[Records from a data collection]
# # # #

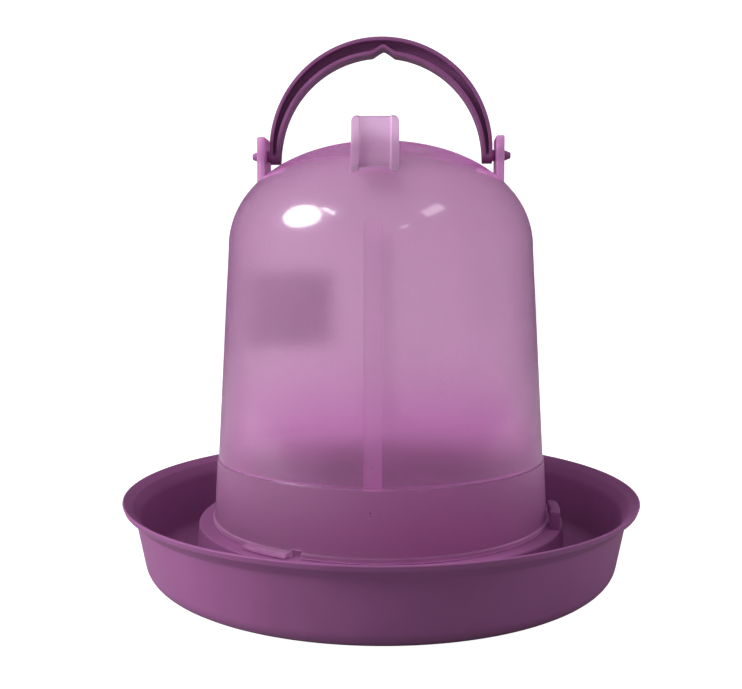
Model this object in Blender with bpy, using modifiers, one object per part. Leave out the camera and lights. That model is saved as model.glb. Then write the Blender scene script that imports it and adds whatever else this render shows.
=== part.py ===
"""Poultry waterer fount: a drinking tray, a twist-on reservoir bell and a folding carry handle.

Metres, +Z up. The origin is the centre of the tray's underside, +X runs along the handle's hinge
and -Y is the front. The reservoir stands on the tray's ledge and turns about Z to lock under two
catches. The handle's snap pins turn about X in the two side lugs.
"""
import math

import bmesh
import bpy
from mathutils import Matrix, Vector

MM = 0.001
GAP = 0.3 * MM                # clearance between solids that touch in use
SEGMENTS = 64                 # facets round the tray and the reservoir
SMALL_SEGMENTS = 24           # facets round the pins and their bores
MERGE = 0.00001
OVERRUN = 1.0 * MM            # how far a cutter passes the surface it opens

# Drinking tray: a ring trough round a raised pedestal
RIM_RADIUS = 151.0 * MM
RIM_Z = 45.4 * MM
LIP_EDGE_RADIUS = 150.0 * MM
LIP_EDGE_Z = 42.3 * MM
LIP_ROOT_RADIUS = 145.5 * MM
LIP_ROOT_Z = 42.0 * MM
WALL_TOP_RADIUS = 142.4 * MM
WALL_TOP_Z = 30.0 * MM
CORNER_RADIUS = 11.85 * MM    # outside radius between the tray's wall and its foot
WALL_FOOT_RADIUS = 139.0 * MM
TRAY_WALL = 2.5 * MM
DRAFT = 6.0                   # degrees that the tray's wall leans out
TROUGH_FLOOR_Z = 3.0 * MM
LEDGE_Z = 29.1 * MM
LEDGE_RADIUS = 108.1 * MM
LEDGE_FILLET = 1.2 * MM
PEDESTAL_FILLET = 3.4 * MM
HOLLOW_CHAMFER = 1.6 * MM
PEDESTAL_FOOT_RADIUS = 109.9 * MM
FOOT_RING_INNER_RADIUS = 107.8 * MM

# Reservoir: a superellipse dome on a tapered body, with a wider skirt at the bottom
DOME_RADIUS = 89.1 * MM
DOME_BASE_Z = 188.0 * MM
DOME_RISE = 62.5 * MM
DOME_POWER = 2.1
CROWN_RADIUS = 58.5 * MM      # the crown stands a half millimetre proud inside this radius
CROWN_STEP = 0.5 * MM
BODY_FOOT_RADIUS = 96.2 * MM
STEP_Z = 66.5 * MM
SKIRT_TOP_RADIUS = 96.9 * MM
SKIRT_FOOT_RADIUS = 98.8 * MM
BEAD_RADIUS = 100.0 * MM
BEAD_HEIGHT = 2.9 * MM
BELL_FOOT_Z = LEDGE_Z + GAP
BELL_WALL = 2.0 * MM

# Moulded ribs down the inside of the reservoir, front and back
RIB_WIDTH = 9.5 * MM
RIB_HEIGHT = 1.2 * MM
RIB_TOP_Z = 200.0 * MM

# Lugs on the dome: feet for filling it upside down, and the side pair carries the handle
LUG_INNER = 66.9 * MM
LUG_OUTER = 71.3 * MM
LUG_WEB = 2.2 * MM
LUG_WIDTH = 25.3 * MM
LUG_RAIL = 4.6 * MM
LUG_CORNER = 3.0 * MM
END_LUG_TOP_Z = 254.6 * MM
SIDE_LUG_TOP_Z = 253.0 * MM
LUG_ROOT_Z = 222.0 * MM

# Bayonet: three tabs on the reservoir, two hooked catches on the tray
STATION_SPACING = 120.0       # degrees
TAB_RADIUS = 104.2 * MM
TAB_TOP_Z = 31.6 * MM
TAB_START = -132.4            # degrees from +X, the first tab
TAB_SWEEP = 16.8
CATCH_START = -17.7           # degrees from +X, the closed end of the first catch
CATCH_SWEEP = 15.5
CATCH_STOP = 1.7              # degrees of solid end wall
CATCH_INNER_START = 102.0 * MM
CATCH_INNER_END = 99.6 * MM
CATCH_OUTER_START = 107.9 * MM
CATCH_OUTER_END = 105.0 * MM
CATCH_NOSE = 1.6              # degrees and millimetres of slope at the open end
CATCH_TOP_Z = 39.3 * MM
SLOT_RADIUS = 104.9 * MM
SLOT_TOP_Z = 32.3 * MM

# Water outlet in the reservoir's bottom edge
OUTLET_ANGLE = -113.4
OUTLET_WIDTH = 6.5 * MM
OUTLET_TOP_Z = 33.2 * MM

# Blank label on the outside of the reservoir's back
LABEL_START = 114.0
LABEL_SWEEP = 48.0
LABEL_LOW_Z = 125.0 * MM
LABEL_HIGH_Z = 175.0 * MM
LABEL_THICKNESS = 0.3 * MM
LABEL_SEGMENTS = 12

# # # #

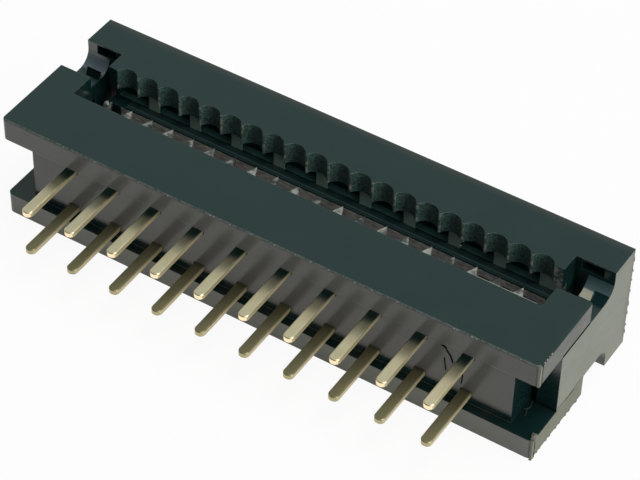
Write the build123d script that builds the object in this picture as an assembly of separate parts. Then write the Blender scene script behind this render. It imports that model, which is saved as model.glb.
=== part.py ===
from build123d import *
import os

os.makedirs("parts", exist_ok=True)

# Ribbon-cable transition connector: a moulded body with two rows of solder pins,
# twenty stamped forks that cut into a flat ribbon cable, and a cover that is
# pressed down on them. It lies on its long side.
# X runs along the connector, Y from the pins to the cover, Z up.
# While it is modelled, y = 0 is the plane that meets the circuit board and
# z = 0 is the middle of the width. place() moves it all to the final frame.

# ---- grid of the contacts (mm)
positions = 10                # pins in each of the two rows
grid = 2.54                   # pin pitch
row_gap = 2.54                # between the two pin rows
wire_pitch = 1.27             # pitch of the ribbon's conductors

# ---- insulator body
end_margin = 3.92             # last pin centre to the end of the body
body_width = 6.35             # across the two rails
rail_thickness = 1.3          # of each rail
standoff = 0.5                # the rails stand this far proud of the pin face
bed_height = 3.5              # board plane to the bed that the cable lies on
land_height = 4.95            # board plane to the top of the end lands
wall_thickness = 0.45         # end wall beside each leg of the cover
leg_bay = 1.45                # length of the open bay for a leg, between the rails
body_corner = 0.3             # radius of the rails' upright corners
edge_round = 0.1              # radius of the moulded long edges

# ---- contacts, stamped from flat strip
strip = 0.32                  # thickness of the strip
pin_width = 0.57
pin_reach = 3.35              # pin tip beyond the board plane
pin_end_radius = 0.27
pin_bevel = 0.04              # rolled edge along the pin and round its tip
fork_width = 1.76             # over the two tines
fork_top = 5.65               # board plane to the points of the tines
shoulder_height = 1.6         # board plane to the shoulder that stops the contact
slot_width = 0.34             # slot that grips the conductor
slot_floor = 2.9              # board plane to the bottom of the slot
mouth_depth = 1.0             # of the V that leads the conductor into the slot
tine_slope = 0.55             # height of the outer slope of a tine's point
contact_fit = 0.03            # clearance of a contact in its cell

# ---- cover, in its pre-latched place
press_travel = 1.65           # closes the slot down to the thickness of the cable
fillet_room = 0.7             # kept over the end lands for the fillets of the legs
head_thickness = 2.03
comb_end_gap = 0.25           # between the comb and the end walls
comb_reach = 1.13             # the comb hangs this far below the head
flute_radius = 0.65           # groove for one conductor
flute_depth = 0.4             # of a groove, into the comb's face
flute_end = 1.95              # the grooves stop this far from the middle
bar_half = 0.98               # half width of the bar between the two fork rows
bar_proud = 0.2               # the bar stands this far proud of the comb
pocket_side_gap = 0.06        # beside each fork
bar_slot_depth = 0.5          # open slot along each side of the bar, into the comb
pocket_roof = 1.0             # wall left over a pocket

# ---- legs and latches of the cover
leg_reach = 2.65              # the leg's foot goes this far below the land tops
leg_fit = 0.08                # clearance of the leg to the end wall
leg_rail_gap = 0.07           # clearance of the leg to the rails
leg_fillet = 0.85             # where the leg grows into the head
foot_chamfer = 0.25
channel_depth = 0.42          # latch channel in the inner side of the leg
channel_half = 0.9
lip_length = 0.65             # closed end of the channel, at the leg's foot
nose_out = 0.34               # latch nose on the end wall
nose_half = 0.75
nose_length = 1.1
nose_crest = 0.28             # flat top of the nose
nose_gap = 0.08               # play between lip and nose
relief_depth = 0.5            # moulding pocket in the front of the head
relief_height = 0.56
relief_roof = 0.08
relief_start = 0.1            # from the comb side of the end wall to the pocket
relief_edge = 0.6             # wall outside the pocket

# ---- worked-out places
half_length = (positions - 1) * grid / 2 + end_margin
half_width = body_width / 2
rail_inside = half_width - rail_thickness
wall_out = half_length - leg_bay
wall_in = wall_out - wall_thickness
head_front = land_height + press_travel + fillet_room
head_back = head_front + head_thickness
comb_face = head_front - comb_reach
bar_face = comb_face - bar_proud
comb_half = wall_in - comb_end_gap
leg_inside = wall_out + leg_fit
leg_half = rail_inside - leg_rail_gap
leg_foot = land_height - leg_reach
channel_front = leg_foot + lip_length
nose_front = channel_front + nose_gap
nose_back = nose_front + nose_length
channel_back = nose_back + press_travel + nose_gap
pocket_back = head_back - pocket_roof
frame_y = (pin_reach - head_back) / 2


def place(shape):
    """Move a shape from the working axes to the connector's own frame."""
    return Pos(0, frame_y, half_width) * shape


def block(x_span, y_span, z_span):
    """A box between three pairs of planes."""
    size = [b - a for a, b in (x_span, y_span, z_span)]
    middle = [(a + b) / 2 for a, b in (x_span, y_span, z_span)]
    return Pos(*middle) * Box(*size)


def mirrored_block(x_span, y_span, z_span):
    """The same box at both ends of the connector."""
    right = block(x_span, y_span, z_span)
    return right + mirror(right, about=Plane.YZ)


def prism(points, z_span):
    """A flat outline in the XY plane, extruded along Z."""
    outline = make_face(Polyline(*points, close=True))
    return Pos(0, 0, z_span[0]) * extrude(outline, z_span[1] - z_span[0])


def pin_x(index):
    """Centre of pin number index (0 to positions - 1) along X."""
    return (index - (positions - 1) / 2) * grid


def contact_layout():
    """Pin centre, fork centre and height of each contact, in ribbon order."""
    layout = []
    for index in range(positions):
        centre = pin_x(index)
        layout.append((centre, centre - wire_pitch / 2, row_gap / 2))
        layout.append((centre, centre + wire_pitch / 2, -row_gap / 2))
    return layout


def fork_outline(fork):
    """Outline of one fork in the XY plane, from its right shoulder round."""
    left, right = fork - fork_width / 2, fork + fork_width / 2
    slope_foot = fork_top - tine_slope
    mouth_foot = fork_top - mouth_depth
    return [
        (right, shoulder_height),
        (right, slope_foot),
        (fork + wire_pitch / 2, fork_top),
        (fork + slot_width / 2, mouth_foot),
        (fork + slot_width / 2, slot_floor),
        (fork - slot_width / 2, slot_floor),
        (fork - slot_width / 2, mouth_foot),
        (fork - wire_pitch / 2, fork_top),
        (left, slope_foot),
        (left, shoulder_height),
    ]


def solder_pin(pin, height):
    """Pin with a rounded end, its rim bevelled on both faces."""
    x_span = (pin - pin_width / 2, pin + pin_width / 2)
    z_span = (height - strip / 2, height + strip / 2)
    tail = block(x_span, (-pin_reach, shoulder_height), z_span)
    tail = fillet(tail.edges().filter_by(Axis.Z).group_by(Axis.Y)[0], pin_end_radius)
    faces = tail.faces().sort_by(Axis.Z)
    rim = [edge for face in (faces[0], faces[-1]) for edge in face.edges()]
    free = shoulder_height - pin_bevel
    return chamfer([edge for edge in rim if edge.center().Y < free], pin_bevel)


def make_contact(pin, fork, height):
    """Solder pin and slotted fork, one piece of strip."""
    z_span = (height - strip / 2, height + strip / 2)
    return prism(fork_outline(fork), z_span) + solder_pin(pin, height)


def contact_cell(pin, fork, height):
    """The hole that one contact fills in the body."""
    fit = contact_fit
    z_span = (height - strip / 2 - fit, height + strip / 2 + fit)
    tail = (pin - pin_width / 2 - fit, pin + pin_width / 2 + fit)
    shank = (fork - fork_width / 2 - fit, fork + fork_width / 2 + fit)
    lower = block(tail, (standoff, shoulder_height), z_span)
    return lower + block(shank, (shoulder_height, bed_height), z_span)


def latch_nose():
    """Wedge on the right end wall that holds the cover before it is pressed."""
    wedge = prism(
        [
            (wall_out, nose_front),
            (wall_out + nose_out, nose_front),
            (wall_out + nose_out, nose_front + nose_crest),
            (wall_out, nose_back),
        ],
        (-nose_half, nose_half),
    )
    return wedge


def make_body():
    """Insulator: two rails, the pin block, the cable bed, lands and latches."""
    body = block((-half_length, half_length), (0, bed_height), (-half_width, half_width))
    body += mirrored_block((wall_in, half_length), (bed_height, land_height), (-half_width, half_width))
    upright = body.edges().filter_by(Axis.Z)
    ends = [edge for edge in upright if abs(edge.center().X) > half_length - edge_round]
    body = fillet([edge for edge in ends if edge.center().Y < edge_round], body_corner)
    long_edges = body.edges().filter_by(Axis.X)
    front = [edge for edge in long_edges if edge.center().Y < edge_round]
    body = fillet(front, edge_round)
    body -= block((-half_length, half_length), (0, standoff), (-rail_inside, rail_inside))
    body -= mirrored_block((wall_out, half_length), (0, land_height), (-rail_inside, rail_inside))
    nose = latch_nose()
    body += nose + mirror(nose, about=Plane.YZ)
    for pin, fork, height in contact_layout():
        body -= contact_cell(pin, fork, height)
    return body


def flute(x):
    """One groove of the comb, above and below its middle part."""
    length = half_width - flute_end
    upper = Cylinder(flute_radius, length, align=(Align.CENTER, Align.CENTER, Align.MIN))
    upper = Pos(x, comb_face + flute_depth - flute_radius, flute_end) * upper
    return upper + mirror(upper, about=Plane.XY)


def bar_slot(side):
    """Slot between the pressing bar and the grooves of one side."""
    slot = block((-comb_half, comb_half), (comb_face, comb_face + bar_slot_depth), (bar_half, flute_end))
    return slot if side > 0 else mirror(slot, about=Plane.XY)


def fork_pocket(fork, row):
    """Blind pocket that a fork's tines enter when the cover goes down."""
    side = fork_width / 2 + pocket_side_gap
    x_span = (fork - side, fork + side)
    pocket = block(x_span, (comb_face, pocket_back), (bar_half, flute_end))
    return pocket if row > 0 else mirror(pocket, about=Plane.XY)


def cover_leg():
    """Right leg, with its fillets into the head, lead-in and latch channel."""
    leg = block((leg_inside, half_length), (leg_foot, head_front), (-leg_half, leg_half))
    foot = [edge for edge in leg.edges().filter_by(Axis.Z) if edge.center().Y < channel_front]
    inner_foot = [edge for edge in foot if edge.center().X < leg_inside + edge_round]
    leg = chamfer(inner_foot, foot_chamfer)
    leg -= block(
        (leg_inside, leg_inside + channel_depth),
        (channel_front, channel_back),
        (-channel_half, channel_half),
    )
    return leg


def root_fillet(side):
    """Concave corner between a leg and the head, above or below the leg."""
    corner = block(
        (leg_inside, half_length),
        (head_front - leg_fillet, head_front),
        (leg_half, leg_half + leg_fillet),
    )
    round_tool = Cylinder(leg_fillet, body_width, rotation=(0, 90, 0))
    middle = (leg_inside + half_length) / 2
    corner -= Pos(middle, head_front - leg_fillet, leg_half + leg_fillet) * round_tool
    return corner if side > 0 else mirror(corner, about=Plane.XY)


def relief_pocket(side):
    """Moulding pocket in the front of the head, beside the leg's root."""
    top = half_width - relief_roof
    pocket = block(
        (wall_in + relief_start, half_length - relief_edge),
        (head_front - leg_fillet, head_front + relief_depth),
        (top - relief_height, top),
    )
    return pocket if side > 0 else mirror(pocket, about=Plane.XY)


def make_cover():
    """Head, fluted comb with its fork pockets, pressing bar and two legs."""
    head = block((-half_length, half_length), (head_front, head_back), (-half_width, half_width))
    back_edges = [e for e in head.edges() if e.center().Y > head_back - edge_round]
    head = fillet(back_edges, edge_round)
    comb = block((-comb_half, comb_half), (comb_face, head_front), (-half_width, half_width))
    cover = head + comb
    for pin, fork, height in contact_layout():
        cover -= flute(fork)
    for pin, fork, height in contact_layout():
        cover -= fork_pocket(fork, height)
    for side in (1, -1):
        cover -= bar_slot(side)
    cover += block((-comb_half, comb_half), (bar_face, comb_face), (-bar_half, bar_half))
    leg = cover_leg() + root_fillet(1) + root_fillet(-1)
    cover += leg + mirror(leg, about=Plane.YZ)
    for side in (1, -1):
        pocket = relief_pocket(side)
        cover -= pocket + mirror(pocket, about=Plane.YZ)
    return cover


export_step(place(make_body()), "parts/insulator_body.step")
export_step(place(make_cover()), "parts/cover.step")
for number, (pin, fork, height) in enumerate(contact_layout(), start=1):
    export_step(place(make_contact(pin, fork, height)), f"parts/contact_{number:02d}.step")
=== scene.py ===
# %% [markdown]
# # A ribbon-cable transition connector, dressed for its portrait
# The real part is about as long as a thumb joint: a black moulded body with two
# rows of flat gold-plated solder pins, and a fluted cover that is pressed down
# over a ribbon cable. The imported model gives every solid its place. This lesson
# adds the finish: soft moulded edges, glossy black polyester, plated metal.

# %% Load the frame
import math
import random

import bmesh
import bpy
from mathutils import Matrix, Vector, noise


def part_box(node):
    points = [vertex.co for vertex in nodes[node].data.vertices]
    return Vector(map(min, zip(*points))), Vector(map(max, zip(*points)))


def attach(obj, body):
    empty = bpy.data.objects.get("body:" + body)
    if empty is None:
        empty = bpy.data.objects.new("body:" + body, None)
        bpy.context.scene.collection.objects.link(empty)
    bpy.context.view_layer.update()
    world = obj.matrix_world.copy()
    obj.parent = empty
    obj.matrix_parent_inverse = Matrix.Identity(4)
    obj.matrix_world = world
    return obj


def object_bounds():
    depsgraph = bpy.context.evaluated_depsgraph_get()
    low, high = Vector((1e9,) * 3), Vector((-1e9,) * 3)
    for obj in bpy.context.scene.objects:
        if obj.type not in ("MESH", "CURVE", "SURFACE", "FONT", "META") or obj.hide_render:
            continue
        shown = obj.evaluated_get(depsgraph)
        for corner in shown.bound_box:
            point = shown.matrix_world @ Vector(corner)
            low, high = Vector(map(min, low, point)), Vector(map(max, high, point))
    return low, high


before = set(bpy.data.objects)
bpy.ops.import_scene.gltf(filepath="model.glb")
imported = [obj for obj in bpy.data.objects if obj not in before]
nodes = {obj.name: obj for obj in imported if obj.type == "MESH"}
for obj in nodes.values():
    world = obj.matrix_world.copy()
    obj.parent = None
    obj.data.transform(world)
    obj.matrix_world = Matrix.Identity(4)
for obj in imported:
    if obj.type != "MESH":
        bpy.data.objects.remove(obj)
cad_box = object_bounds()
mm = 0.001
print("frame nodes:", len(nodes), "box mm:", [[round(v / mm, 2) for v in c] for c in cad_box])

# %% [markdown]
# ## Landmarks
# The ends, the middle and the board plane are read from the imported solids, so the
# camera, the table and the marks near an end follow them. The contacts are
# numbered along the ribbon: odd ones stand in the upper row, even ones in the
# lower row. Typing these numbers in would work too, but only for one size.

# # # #

- Written task -
Repeat, exactly as they stand above, the lines from the line with "Model this object" to the line with "OVERRUN = 1.0", both lines included.

- Solution -
Model this object in Blender with bpy, using modifiers, one object per part. Leave out the camera and lights. That model is saved as model.glb. Then write the Blender scene script that imports it and adds whatever else this render shows.
=== part.py ===
"""Poultry waterer fount: a drinking tray, a twist-on reservoir bell and a folding carry handle.

Metres, +Z up. The origin is the centre of the tray's underside, +X runs along the handle's hinge
and -Y is the front. The reservoir stands on the tray's ledge and turns about Z to lock under two
catches. The handle's snap pins turn about X in the two side lugs.
"""
import math

import bmesh
import bpy
from mathutils import Matrix, Vector

MM = 0.001
GAP = 0.3 * MM                # clearance between solids that touch in use
SEGMENTS = 64                 # facets round the tray and the reservoir
SMALL_SEGMENTS = 24           # facets round the pins and their bores
MERGE = 0.00001
OVERRUN = 1.0 * MM            # how far a cutter passes the surface it opens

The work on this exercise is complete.